Given information:
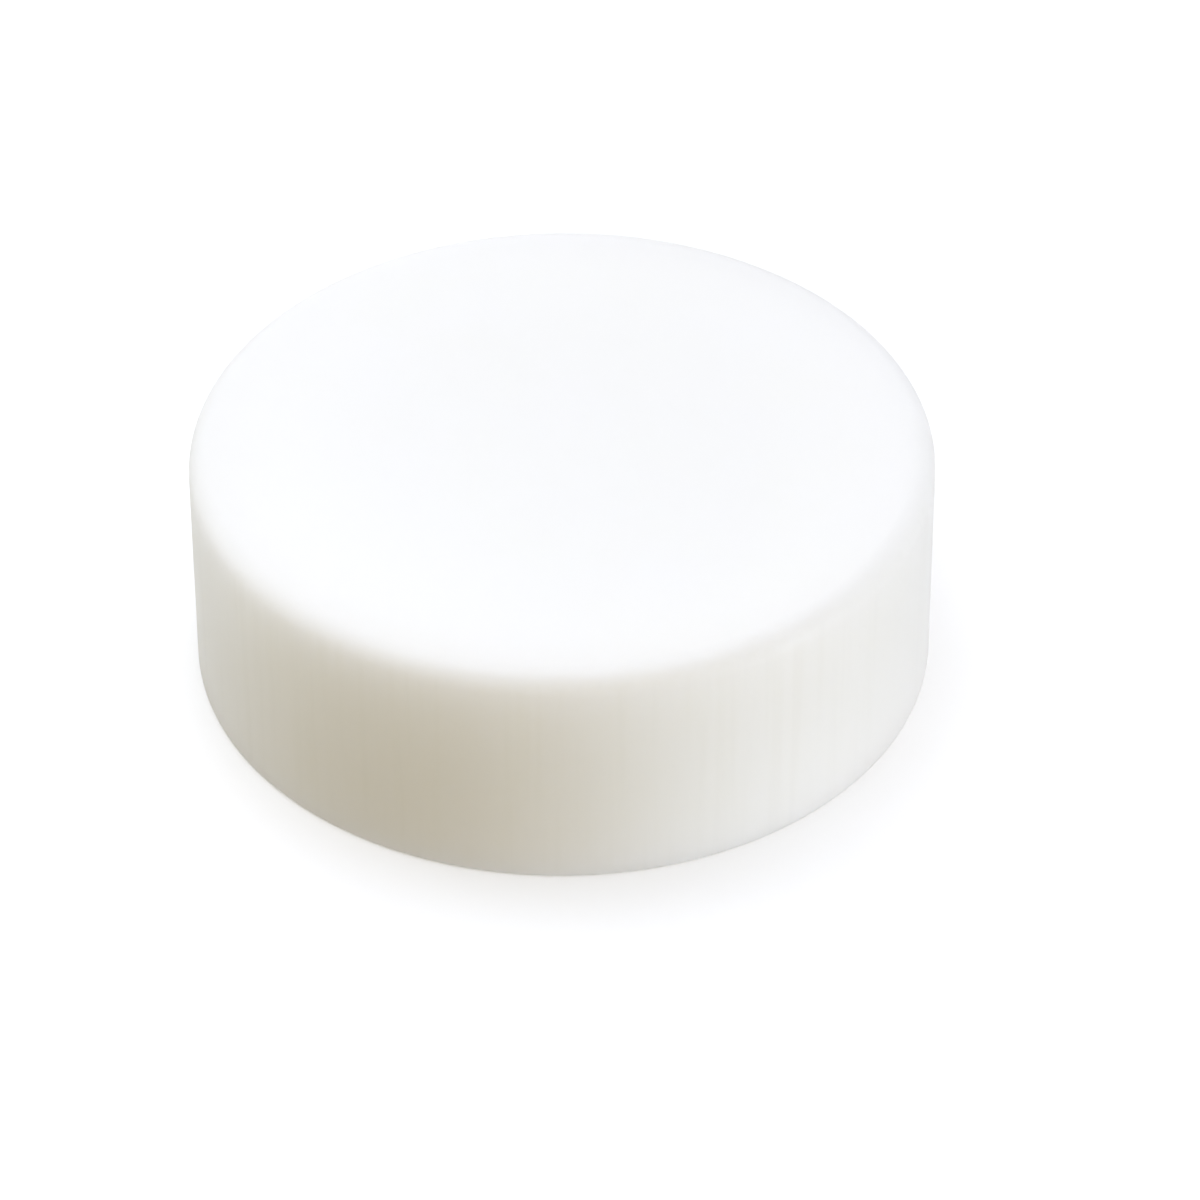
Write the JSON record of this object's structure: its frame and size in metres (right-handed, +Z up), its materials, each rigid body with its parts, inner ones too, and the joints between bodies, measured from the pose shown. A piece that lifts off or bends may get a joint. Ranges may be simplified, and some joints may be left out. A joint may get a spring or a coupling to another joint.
{
  "type": "shaving soap puck",
  "caption": "Round cake of white shaving soap with a rounded upper edge, flat lathering face and slightly hollow base; drops into a shaving bowl.",
  "frame": {"origin": "centre of the base, on the surface that the puck stands on", "axes": "+Z up along the puck's axis, from the base to the lathering face; X and Y are free, because the puck is round"},
  "size_m": [0.084, 0.084, 0.028],
  "materials": {
    "soap": "waxy satin, slightly translucent poured soap"
  },
  "bodies": {
    "root": {"soap_puck": "soap"}
  },
  "joints": []
}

To be done: Scan the material line by line and report each one that contains "frame".

The answer:
Write the JSON record of this object's structure: its frame and size in metres (right-handed, +Z up), its materials, each rigid body with its parts, inner ones too, and the joints between bodies, measured from the pose shown. A piece that lifts off or bends may get a joint. Ranges may be simplified, and some joints may be left out. A joint may get a spring or a coupling to another joint.
  "frame": {"origin": "centre of the base, on the surface that the puck stands on", "axes": "+Z up along the puck's axis, from the base to the lathering face; X and Y are free, because the puck is round"},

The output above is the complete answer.